C’est un vibrant appel à la vie et à la dignité humaine qu’a lancé le réputé oncologue et directeur du programme d’enseignement médical au CHUM (Centre hospitalier de l’Université de Montréal) aux nombreuses personnes venues l’entendre, lors d’une conférence organisée par le regroupement des étudiants de médecine, le 18 avril au pavillon Ferdinand-Vandry. «L’engouement de notre société en faveur de la décriminalisation de l’euthanasie découle notamment du fait que plusieurs malades continuent à ne pas bénéficier d’un contrôle adéquat de la douleur, a soutenu le docteur Ayoub. Aucun patient atteint de cancer ne devrait vivre avec une douleur non contrôlée, de même qu’aucun patient ne devrait se sentir laissé à lui-même, que ce soit de la part de l’équipe soignante ou de sa famille. Voilà ce que devrait être la mission des unités de soins palliatifs.»
Le tournant de la vie
Comment se fait-il que malgré toute la pharmacologie moderne, les patients continuent à se plaindre de la douleur physique?

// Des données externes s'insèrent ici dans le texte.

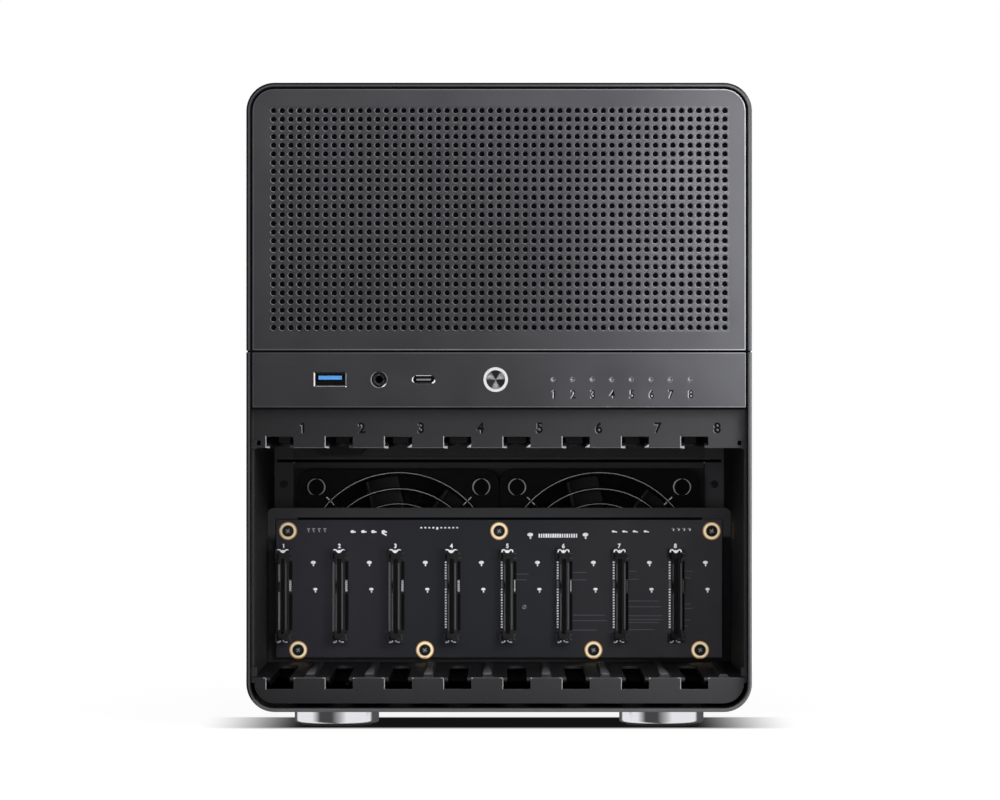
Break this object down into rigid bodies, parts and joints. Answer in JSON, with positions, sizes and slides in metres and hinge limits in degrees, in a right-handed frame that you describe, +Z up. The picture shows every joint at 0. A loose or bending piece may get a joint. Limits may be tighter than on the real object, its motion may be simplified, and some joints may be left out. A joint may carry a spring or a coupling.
{
  "type": "network storage server case",
  "caption": "Upright charcoal storage case: perforated front with ports over open drive bays, a backplane and guarded fans, on bright round feet.",
  "frame": {"origin": "centre of the footprint on the floor plane", "axes": "+X to the right seen from the front, +Y from the front to the back, +Z up"},
  "size_m": [0.233, 0.262, 0.298],
  "materials": {
    "shell_aluminium": "fine bead-blasted, anodised charcoal",
    "panel_aluminium": "fine bead-blasted, anodised charcoal, with bright edges",
    "black_steel": "black powder coat with a fine grain",
    "grey_steel": "dark grey powder coat with a fine grain",
    "black_plastic": "moulded, lightly textured",
    "blue_plastic": "moulded",
    "white_plastic": "moulded",
    "clear_plastic": "clear with a milky core",
    "bright_steel": "nickel plated",
    "black_screw": "black oxide",
    "chrome": "polished",
    "spun_aluminium": "spun in fine rings, anodised",
    "gold": "gold plated",
    "brass": "turned",
    "board_black": "solder mask, satin",
    "board_green": "solder mask, satin",
    "rubber": "soft",
    "filter_cloth": "fine black nylon mesh"
  },
  "bodies": {
    "chassis": {"lower_shell": "shell_aluminium", "front_mesh_panel": "panel_aluminium", "front_frame": "black_steel", "front_filter": "filter_cloth", "top_rails": "black_steel", "io_strip": "panel_aluminium", "io_board": "board_green", "io_board_spacers": "bright_steel", "usb_a_shell": "bright_steel", "usb_a_tongue": "blue_plastic", "audio_jack": "black_plastic", "usb_c_shell": "bright_steel", "usb_c_tongue": "black_plastic", "power_button_ring": "chrome", "power_switch": "black_plastic", "led_light_pipes": "clear_plastic", "status_leds": "white_plastic", "upper_bay_tray": "black_steel", "lower_bay_tray": "black_steel", "upper_guide_rails": "black_plastic", "lower_guide_rails": "black_plastic", "bay_side_left": "black_steel", "bay_side_right": "black_steel", "cover_catches": "bright_steel", "backplane_bracket": "grey_steel", "backplane_board": "board_black", "backplane_connectors": "black_plastic", "backplane_pads": "gold", "backplane_screws": "black_screw", "backplane_data_ports": "black_plastic", "backplane_power_ports": "white_plastic", "rear_plate": "black_steel", "slot_covers": "grey_steel", "rear_screws": "bright_steel", "ac_inlet": "black_plastic", "psu_bracket": "black_steel", "motherboard_deck": "black_steel", "motherboard_standoffs": "brass", "foot_front_left": "chrome", "foot_front_right": "chrome", "foot_rear_left": "chrome", "foot_rear_right": "chrome", "foot_pads": "rubber", "foot_screws": "bright_steel"},
    "upper_cover": {"upper_shell": "shell_aluminium", "side_mesh_left": "black_steel", "side_mesh_right": "black_steel", "shell_thumbscrews": "black_screw"},
    "rear_door": {"fan_door": "black_steel", "fan_door_filters": "filter_cloth", "fan_door_thumbscrews": "black_screw", "fan_left_frame": "black_plastic", "fan_right_frame": "black_plastic", "fan_left_guard": "black_screw", "fan_right_guard": "black_screw", "guard_screws": "black_screw", "fan_screws": "black_screw"},
    "fan_left": {"fan_left_rotor": "black_plastic"},
    "fan_right": {"fan_right_rotor": "black_plastic"},
    "button": {"power_button": "spun_aluminium"}
  },
  "joints": [
    {"name": "upper_cover_slide", "type": "slide", "parent": "chassis", "child": "upper_cover", "axis": [0, 1, 0], "range_m": [0, 0.27]},
    {"name": "rear_door_slide", "type": "slide", "parent": "chassis", "child": "rear_door", "axis": [0, 1, 0], "range_m": [0, 0.06]},
    {"name": "fan_left_spin", "type": "hinge", "parent": "rear_door", "child": "fan_left", "pos_m": [-0.0502, 0.11, 0.067], "axis": [0, 1, 0], "continuous": true},
    {"name": "fan_right_spin", "type": "hinge", "parent": "rear_door", "child": "fan_right", "pos_m": [0.0502, 0.11, 0.067], "axis": [0, 1, 0], "continuous": true},
    {"name": "power_button_press", "type": "slide", "parent": "chassis", "child": "button", "axis": [0, 1, 0], "range_m": [0, 0.0012], "stiffness_N_per_m": 300, "springref_m": -0.001}
  ]
}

Selon le conférencier, la situation s’explique par une formation insuffisante des professionnels de la santé sur les médicaments anti-douleurs, conjuguée au manque d’information sur ces médicaments chez les proches du malade. En effet, il arrive parfois que ces derniers cessent d’administrer les médicaments parce que le malade se plaint des effets secondaires, avec le résultat que la douleur physique revient en force et n’est jamais complètement maîtrisée. Par ailleurs, si le patient a mal dans son corps, il est également profondément atteint dans sa dignité humaine, arrêté et humilié dans la course de sa vie qui, soudain, n’a plus aucun sens. Une fois l’amélioration physique atteinte, les membres de l’équipe de soins palliatifs doivent s’atteler à la tâche de transformer la souffrance morale du patient en une réconciliation avec la vie. «Le mieux consiste alors à privilégier une écoute active auprès du patient, soutient Joseph Ayoub. Quand un malade me dit qu’il se sent un fardeau pour sa famille et pour la société en général, je lui réponds qu’il a donné le meilleur de lui-même à la société et que c’est maintenant au tour de la société de prendre soin de lui.»
Pour trouver un sens à leur vie, plusieurs patients s’engagent dans des groupes d’entraide où, avec d’autres malades en phase terminale, ils partagent leurs perceptions de la vie et leurs espoirs. Plusieurs de ces échanges touchent la dimension spirituelle de l’être, ouvrant une fenêtre sur les véritables questions de l’existence. Qui sommes-nous? D’où venons-nous Où allons-nous? «Chez ceux qui acceptent de prendre ce tournant de la vie spirituelle s’installe graduellement la sérénité, dit le docteur Ayoub. Ils ont le goût de combattre et de vivre intensément le quotidien en déployant l’amour autour d’eux. Et si dans ce dépassement, la mort les surprend, ils n’ont pas peur.»